Ein enormes Potential schlummert auch im Ausbau von Dachgeschossen. Auf diese Weise kann von den Eigentümern ressourcenschonend, nachhaltig und vor allem schnell Wohnraum geschaffen werden. So etwas ist bezahlbar und machbar, auch für schmale Budgets. Doch den Bauwilligen wird auch hier das Leben durch eine Vielzahl von unnötigen, aber streng kontrollierten Auflagen schwer gemacht. Daher muss die Forderung lauten: weniger Standards, mehr Großzügigkeit bei den Genehmigungen. Es geht nicht an, dass an einen Altbau der Jahrhundertwende Anforderungen gestellt werden wie an einen Neubau.
Das gilt vor allem für Schallschutz, Dämmung und die Einstufung in höhere Gebäudeklassen. Letztere bedeutet einen Stressfaktor für Brandschutz und Feuerwehr. Auch die Regelungen hinsichtlich der Abstandsflächen sind zu lockern; es muss Schluss sein mit dem aufwändigen und kostspieligen Feilschen mit Nachbarn. Die neue Bauordnung muss daher erweiterte Befreiungsmöglichkeiten schaffen, damit das große Potenzial an Dachgeschoss-Ausbauten und Aufstockungen in zentralen Lagen endlich gehoben werden kann. Und wenn es dann noch gelingt, endlich die unsinnige Praxis zu beenden, wonach praktisch vor jedem Handgriff ein Sachverständiger mit einem Gutachten zu beauftragen ist, wäre der Dachgeschoßausbau auch noch bezahlbar. Gerade die jüngere Generation, Studenten, Facharbeiter oder bescheiden bezahlte Angestellte, nehmen es gern in Kauf, die Treppen zu einer Wohnung im fünften Stock zu laufen, wenn sie im Gegenzug eine entsprechend faire Miete zahlen.
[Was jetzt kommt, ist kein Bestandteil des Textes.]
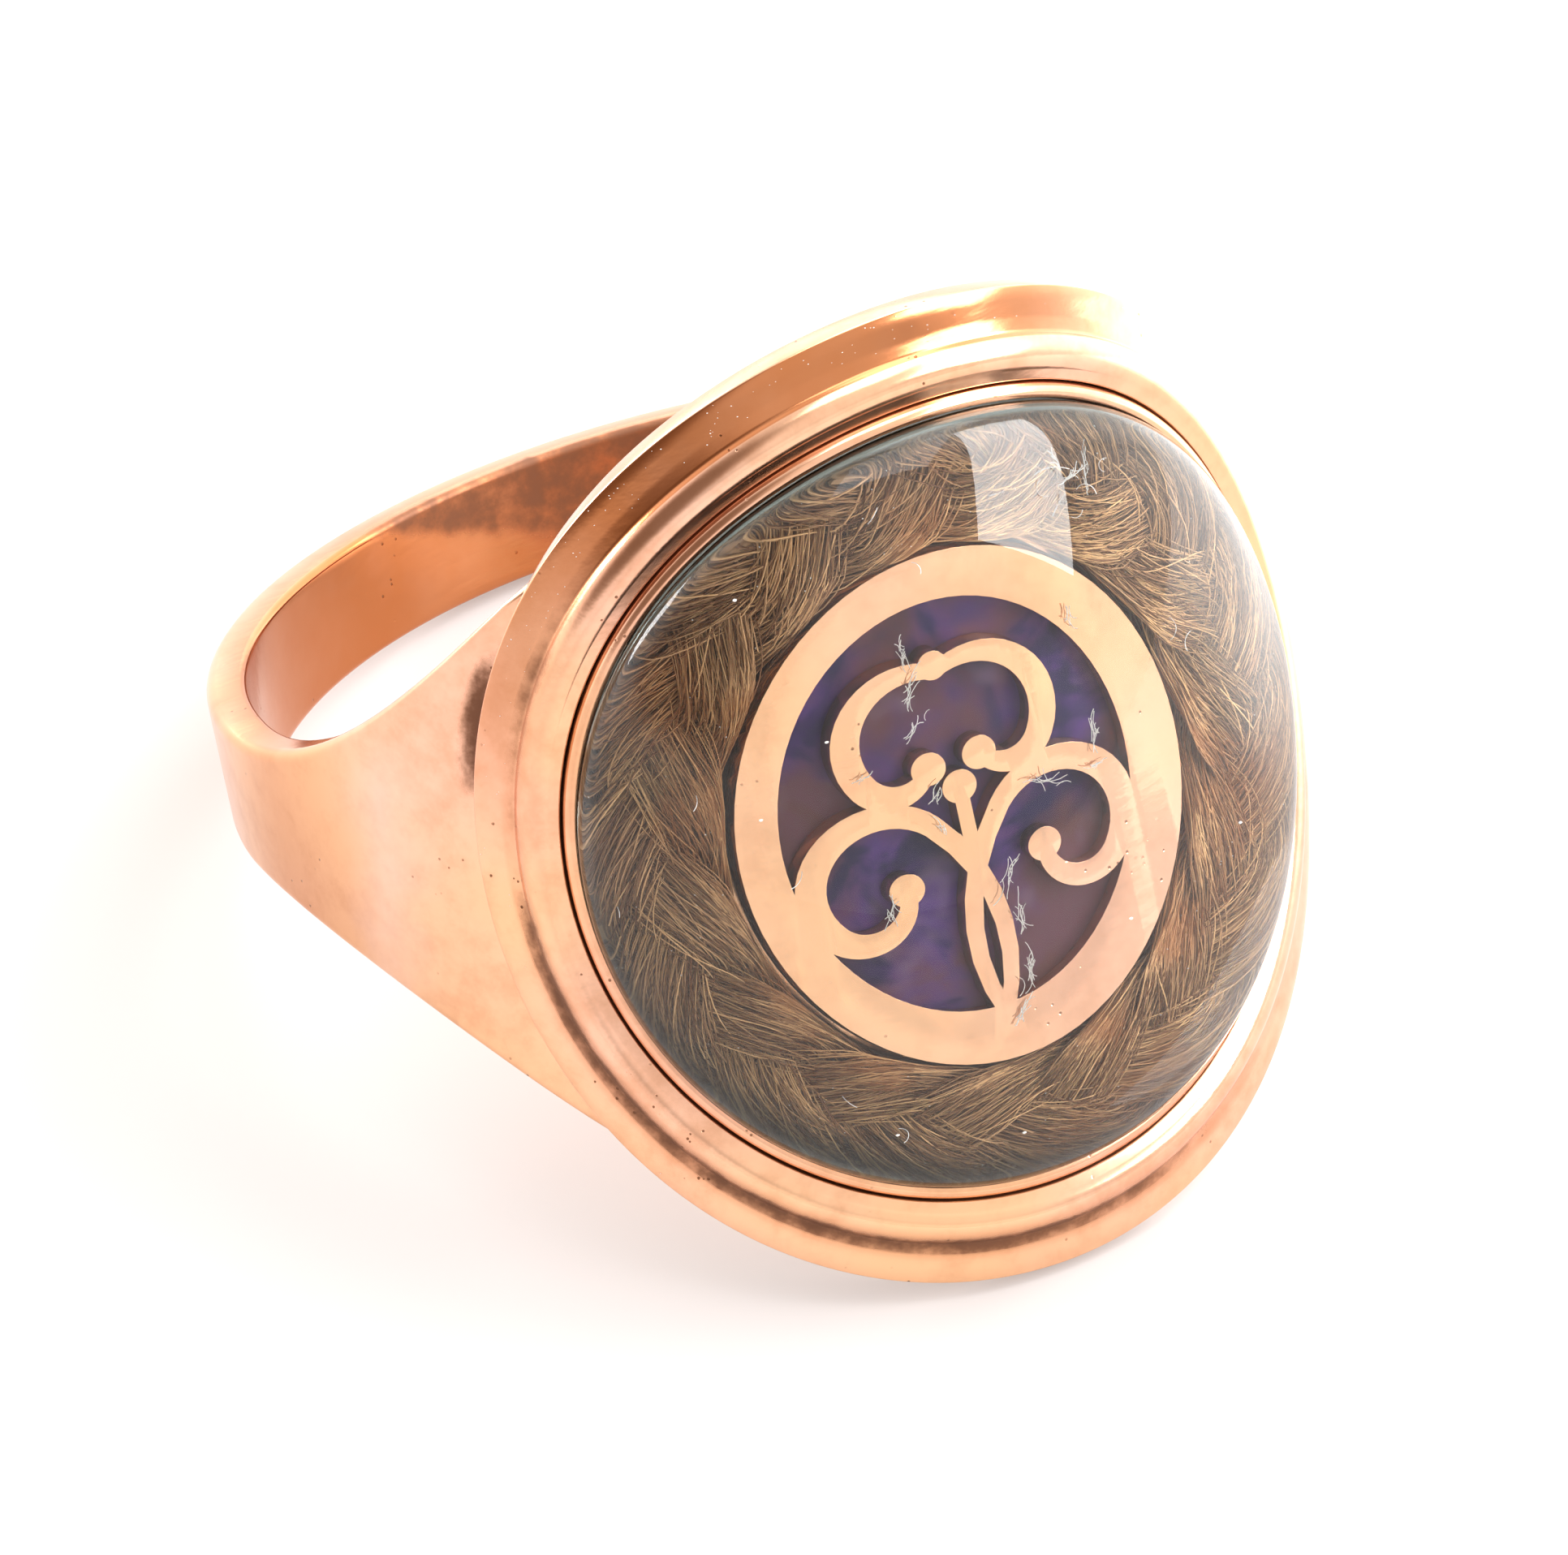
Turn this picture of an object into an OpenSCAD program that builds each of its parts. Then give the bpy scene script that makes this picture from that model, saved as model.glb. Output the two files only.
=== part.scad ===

Damit die vorsichtigen ersten Ansätze zu einer Deregulierung greifen, muss der Gesetzgeber unbedingt darauf verzichten, an anderer Stelle zusätzliche Vorgaben zu erlassen, etwa zur Anzahl von Fahrradständern sowie zu begrünten Fassaden, Garagendächern und Müllbehältern. Er sollte auch keine strikten Regelungen zur Vorgartengestaltung formulieren. Hoffentlich ist die hessische Landesregierung klug genug, die Novellierung der Bauordnung zum Wohle aller auf dem Wohnungsmarkt Engagierten auszugestalten– Mieter und Wohnungssuchende würden davon am stärksten profitieren.